Collected material =

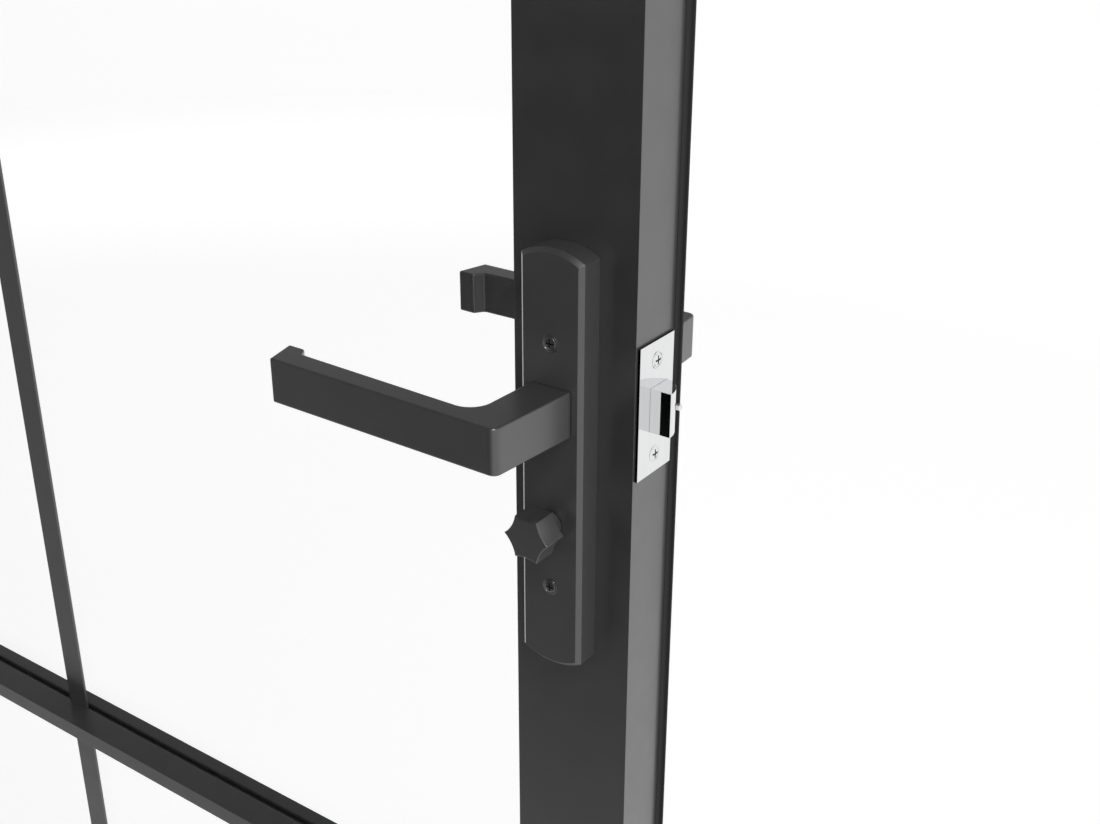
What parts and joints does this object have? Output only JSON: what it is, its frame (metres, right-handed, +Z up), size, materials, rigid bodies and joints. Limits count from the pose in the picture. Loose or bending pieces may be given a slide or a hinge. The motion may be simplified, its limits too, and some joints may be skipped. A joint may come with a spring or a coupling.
{
  "type": "glazed door",
  "caption": "Slim-framed glazed door leaf on butt hinges in a rebated outer frame, with lever handles, backplates, a star thumb-turn and a sprung latch.",
  "frame": {"origin": "centre of the hinge jamb's foot, on the floor", "axes": "+X from the hinge jamb towards the opened leaf's lock edge, +Y from the stop side to the opening side of the frame, +Z up"},
  "size_m": [1.9019, 0.1837, 2.0825],
  "materials": {
    "black_profile": "fine satin powder coat",
    "black_handle": "smooth satin black",
    "black_screw": "satin black",
    "chrome": "polished",
    "steel": "plain",
    "zinc": "cast, plain",
    "rubber": "matt",
    "black_plastic": "moulded",
    "clear_glass": "clear"
  },
  "bodies": {
    "frame": {"hinge_jamb": "black_profile", "lock_jamb": "black_profile", "head": "black_profile", "foot_caps": "black_plastic", "frame_corner_cleats": "zinc", "frame_hinge_leaves": "black_handle", "hinge_pins": "black_handle", "hinge_washers": "black_plastic", "frame_hinge_screws": "black_screw", "strike_plate": "chrome", "strike_screws": "chrome", "strike_box": "black_plastic"},
    "leaf": {"lock_stile": "black_profile", "hinge_stile": "black_profile", "top_rail": "black_profile", "bottom_rail": "black_profile", "leaf_corner_cleats": "zinc", "lower_mid_rail": "black_profile", "upper_mid_rail": "black_profile", "lower_glass": "clear_glass", "middle_glass": "clear_glass", "upper_glass": "clear_glass", "glazing_bars": "black_profile", "glazing_gaskets": "rubber", "edge_seal": "rubber", "leaf_hinge_leaves": "black_handle", "leaf_hinge_screws": "black_screw", "front_backplate": "black_handle", "rear_backplate": "black_handle", "plate_screws": "black_screw", "plate_posts": "steel", "lever_bushes": "black_plastic", "latch_case": "steel", "latch_faceplate": "chrome", "latch_screws": "chrome"},
    "handles": {"front_lever": "black_handle", "rear_lever": "black_handle", "spindle": "steel", "latch_hub": "zinc"},
    "latch_bolt": {"latch_bolt": "chrome"},
    "deadlatch": {"deadlatch_plunger": "chrome"},
    "turn": {"thumb_turn": "black_handle", "turn_spindle": "steel", "release_disc": "black_handle"}
  },
  "joints": [
    {"name": "leaf_swing", "type": "hinge", "parent": "frame", "child": "leaf", "pos_m": [-0.0095, 0.043, 0], "axis": [0, 0, 1], "range_deg": [0, 180]},
    {"name": "lever_turn", "type": "hinge", "parent": "leaf", "child": "handles", "pos_m": [0.8839, 0.051, 1.06767], "axis": [0, -1, 0], "range_deg": [0, 52], "stiffness_Nm_per_rad": 1.2, "springref_deg": -28.65},
    {"name": "latch_slide", "type": "slide", "parent": "leaf", "child": "latch_bolt", "axis": [-1, 0, 0], "range_m": [0, 0.0102]},
    {"name": "deadlatch_slide", "type": "slide", "parent": "leaf", "child": "deadlatch", "axis": [-1, 0, 0], "range_m": [0, 0.009], "stiffness_N_per_m": 150, "springref_m": -0.004},
    {"name": "turn_joint", "type": "hinge", "parent": "leaf", "child": "turn", "pos_m": [0.8839, 0.051, 1.01177], "axis": [0, 1, 0], "range_deg": [0, 90]}
  ],
  "couplings": [
    {"joint": "latch_slide", "follows": "lever_turn", "m_per_rad": 0.01123}
  ]
}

Stated problem = Quote each line of the listing above exactly.

Result below =
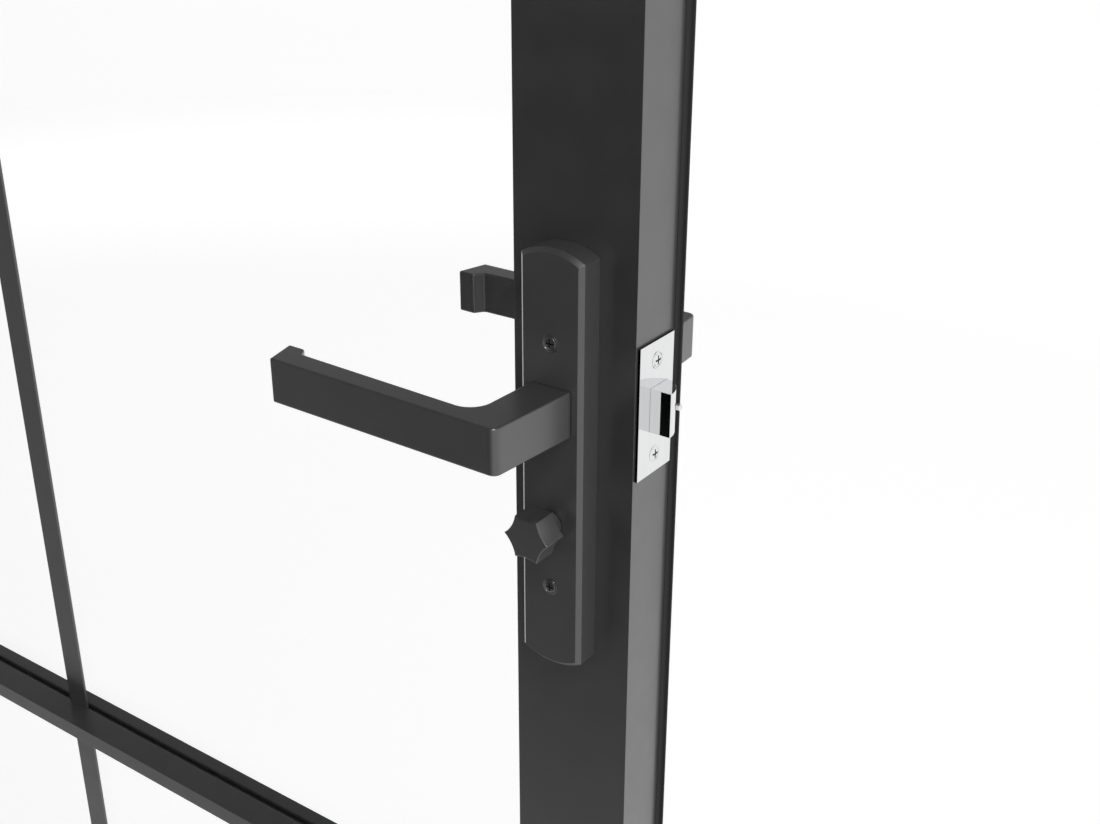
What parts and joints does this object have? Output only JSON: what it is, its frame (metres, right-handed, +Z up), size, materials, rigid bodies and joints. Limits count from the pose in the picture. Loose or bending pieces may be given a slide or a hinge. The motion may be simplified, its limits too, and some joints may be skipped. A joint may come with a spring or a coupling.
{
  "type": "glazed door",
  "caption": "Slim-framed glazed door leaf on butt hinges in a rebated outer frame, with lever handles, backplates, a star thumb-turn and a sprung latch.",
  "frame": {"origin": "centre of the hinge jamb's foot, on the floor", "axes": "+X from the hinge jamb towards the opened leaf's lock edge, +Y from the stop side to the opening side of the frame, +Z up"},
  "size_m": [1.9019, 0.1837, 2.0825],
  "materials": {
    "black_profile": "fine satin powder coat",
    "black_handle": "smooth satin black",
    "black_screw": "satin black",
    "chrome": "polished",
    "steel": "plain",
    "zinc": "cast, plain",
    "rubber": "matt",
    "black_plastic": "moulded",
    "clear_glass": "clear"
  },
  "bodies": {
    "frame": {"hinge_jamb": "black_profile", "lock_jamb": "black_profile", "head": "black_profile", "foot_caps": "black_plastic", "frame_corner_cleats": "zinc", "frame_hinge_leaves": "black_handle", "hinge_pins": "black_handle", "hinge_washers": "black_plastic", "frame_hinge_screws": "black_screw", "strike_plate": "chrome", "strike_screws": "chrome", "strike_box": "black_plastic"},
    "leaf": {"lock_stile": "black_profile", "hinge_stile": "black_profile", "top_rail": "black_profile", "bottom_rail": "black_profile", "leaf_corner_cleats": "zinc", "lower_mid_rail": "black_profile", "upper_mid_rail": "black_profile", "lower_glass": "clear_glass", "middle_glass": "clear_glass", "upper_glass": "clear_glass", "glazing_bars": "black_profile", "glazing_gaskets": "rubber", "edge_seal": "rubber", "leaf_hinge_leaves": "black_handle", "leaf_hinge_screws": "black_screw", "front_backplate": "black_handle", "rear_backplate": "black_handle", "plate_screws": "black_screw", "plate_posts": "steel", "lever_bushes": "black_plastic", "latch_case": "steel", "latch_faceplate": "chrome", "latch_screws": "chrome"},
    "handles": {"front_lever": "black_handle", "rear_lever": "black_handle", "spindle": "steel", "latch_hub": "zinc"},
    "latch_bolt": {"latch_bolt": "chrome"},
    "deadlatch": {"deadlatch_plunger": "chrome"},
    "turn": {"thumb_turn": "black_handle", "turn_spindle": "steel", "release_disc": "black_handle"}
  },
  "joints": [
    {"name": "leaf_swing", "type": "hinge", "parent": "frame", "child": "leaf", "pos_m": [-0.0095, 0.043, 0], "axis": [0, 0, 1], "range_deg": [0, 180]},
    {"name": "lever_turn", "type": "hinge", "parent": "leaf", "child": "handles", "pos_m": [0.8839, 0.051, 1.06767], "axis": [0, -1, 0], "range_deg": [0, 52], "stiffness_Nm_per_rad": 1.2, "springref_deg": -28.65},
    {"name": "latch_slide", "type": "slide", "parent": "leaf", "child": "latch_bolt", "axis": [-1, 0, 0], "range_m": [0, 0.0102]},
    {"name": "deadlatch_slide", "type": "slide", "parent": "leaf", "child": "deadlatch", "axis": [-1, 0, 0], "range_m": [0, 0.009], "stiffness_N_per_m": 150, "springref_m": -0.004},
    {"name": "turn_joint", "type": "hinge", "parent": "leaf", "child": "turn", "pos_m": [0.8839, 0.051, 1.01177], "axis": [0, 1, 0], "range_deg": [0, 90]}
  ],
  "couplings": [
    {"joint": "latch_slide", "follows": "lever_turn", "m_per_rad": 0.01123}
  ]
}